Après le décès de son mari vers 1706, Anne Boger reprend le commerce de toiles de son mari, ainsi que celui de ses parents. Elle choisit de rester veuve et signe désormais la Pommier (sur les actes officiels, elle est « Demoiselle (veuve) » Pommier ou Boger). Ses affaires ne se développent vraiment qu’après 1720, date de la relance de la Compagnie des Indes à Port-Louis près de Lorient. Alors qu’elle payait 4 livres de capitation en 1720, comme la plupart des autres bourgeois de la ville, sa contribution bondit à 37 livres en 1742, alors que celle du deuxième contribuable de la ville ne s’élève qu’à 10 livres. Ses nombreux achats immobiliers à Locronan, ainsi que les prêts qu’elle accorde sous forme d’obligations ou de rentes constituées, sont autant de preuves de la bonne marche de ses affaires. À sa fonction de chef d’entreprise, elle ajoute donc celle de banquière.
A partir de 1720, tout en restant l’unique propriétaire de l’entreprise, elle se fait aider par son fils Jean-François qui reçoit, en 1730, une importante donation de l’ordre de 10 000 livres et la promesse de recevoir au décès de sa mère « tous ses meubles, mêmes ses chevaux, vaches, brebis et mouches à miel, avec sa manufacture de toiles et tous ses fils », en remerciement des très grands services rendus « pour son commerce de toile pour le service du Roy et de la Compagnie des Indes ». Mais, alors qu’elle est veuve depuis trente ans, Anne Boger perd ses deux fils, encore célibataires : Jean-François disparaît le 4 février 1736 et son frère Corentin-Louis le 8 mars 1740. Faute d’héritier direct, elle choisit Pierre Chardon, l’époux de sa nièce Marie Anne Penhoat, pour l’assister dans la direction de son entreprise.

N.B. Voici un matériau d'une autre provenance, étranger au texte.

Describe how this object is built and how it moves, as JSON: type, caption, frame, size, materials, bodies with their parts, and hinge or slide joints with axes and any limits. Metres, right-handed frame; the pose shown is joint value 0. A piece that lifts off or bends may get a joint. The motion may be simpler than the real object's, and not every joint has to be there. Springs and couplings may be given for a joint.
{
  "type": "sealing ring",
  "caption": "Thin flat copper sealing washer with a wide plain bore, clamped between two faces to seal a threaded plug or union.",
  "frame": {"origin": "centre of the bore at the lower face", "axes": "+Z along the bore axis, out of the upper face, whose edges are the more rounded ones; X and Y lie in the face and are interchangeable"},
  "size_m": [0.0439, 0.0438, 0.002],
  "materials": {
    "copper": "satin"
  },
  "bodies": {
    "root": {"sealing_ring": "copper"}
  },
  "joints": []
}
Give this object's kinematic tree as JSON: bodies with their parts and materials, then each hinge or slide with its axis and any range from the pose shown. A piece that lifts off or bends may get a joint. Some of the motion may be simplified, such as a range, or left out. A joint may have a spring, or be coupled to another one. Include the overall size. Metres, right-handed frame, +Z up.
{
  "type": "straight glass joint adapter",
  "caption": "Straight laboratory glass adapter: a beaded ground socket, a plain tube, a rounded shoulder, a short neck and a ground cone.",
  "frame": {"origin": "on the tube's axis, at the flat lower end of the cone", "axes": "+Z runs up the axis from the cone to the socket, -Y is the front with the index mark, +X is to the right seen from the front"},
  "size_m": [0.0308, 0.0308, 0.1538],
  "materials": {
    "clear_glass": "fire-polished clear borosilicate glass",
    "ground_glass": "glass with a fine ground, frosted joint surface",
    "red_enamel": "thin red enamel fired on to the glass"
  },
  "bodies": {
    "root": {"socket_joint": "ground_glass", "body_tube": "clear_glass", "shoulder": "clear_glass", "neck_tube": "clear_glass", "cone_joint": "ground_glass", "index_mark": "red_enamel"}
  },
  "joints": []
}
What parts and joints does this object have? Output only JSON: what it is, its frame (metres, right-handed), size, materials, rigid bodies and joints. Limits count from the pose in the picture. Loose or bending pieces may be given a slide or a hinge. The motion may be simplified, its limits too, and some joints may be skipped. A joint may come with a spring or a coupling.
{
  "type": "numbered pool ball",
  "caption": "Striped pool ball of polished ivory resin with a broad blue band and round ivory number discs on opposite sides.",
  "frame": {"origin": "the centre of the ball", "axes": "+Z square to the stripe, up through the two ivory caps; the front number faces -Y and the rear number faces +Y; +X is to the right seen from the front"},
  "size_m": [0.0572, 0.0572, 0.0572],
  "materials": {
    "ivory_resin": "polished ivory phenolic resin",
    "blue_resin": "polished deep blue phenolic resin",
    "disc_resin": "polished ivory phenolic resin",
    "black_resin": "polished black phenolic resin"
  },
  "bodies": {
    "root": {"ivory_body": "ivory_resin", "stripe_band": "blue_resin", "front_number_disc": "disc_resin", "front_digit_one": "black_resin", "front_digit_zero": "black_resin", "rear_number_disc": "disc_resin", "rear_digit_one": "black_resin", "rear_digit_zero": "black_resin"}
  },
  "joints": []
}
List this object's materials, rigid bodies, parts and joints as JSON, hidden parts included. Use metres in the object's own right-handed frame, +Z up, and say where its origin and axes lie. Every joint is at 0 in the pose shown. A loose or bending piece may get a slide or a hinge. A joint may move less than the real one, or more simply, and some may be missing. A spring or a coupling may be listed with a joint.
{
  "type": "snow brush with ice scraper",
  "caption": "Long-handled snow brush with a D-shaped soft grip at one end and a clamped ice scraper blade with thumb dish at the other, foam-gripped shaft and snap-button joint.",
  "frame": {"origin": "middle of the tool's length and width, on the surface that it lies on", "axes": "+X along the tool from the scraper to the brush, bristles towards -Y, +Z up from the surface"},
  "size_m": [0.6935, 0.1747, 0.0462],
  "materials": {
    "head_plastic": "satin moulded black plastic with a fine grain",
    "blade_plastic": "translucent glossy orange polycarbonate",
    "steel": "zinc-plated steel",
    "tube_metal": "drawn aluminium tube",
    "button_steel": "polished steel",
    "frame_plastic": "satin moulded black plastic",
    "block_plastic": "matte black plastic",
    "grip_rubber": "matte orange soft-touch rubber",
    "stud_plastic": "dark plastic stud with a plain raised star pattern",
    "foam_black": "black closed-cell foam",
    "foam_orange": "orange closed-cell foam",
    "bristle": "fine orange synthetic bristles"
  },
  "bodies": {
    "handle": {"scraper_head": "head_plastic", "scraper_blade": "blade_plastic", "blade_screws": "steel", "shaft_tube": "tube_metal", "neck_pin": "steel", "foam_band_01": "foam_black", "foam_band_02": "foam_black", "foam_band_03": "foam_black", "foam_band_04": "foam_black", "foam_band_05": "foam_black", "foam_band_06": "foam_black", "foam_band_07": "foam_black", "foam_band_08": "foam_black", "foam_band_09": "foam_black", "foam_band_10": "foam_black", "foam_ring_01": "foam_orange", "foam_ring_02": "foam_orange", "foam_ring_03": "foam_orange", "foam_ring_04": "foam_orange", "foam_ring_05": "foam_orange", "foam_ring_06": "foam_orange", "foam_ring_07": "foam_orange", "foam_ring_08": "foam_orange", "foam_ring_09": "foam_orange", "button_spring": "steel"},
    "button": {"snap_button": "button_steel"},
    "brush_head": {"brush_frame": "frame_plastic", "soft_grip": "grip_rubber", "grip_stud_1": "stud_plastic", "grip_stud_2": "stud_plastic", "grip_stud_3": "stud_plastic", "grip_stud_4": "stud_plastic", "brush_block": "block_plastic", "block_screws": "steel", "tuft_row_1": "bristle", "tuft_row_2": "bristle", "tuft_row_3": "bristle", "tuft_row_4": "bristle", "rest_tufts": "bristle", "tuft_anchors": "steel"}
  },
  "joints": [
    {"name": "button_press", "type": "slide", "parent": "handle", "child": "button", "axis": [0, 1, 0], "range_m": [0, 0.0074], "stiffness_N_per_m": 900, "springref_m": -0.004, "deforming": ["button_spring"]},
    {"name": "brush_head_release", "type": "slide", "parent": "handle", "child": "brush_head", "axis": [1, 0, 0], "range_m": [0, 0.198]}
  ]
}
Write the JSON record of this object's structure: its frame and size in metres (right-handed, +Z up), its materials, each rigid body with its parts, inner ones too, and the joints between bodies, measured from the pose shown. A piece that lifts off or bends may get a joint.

Ses achats immobiliers sont peu nombreux dans les années 1740, preuve du déclin probable de sa « manufacture ». À l’occasion d’un règlement permettant le contrôle de la qualité des toiles, les artisans tisserands se plaignent pourtant en 1742 que cet édit a surtout servi à conforter le monopole d’Anne Boger sur la production.
La réussite économique et sociale d’Anne Boger est aussi illustrée par une fondation de 3400 livres qu’elle fait en 1740 au bénéfice de la fabrique de l’église Saint-Ronan, pour le repos de son âme et de celles de ses ancêtres. Quand elle décède, douze ans plus tard, elle laisse une fortune, considérable pour l’époque, de l’ordre d’une centaine de milliers de livres, et cède son entreprise à Pierre Chardon.
Effacée de la mémoire locale (sa belle demeure en bas de la Grande Place de Locronan est connue comme « l’hôtel de la Compagnie des Indes »), Anne Boger semble un cas exceptionnel de réussite féminine. Décriée en son temps, elle mérite d’être comparée à d’autres négociantes de Bretagne et d’ailleurs dont l’importance économique est restée longtemps méconnue.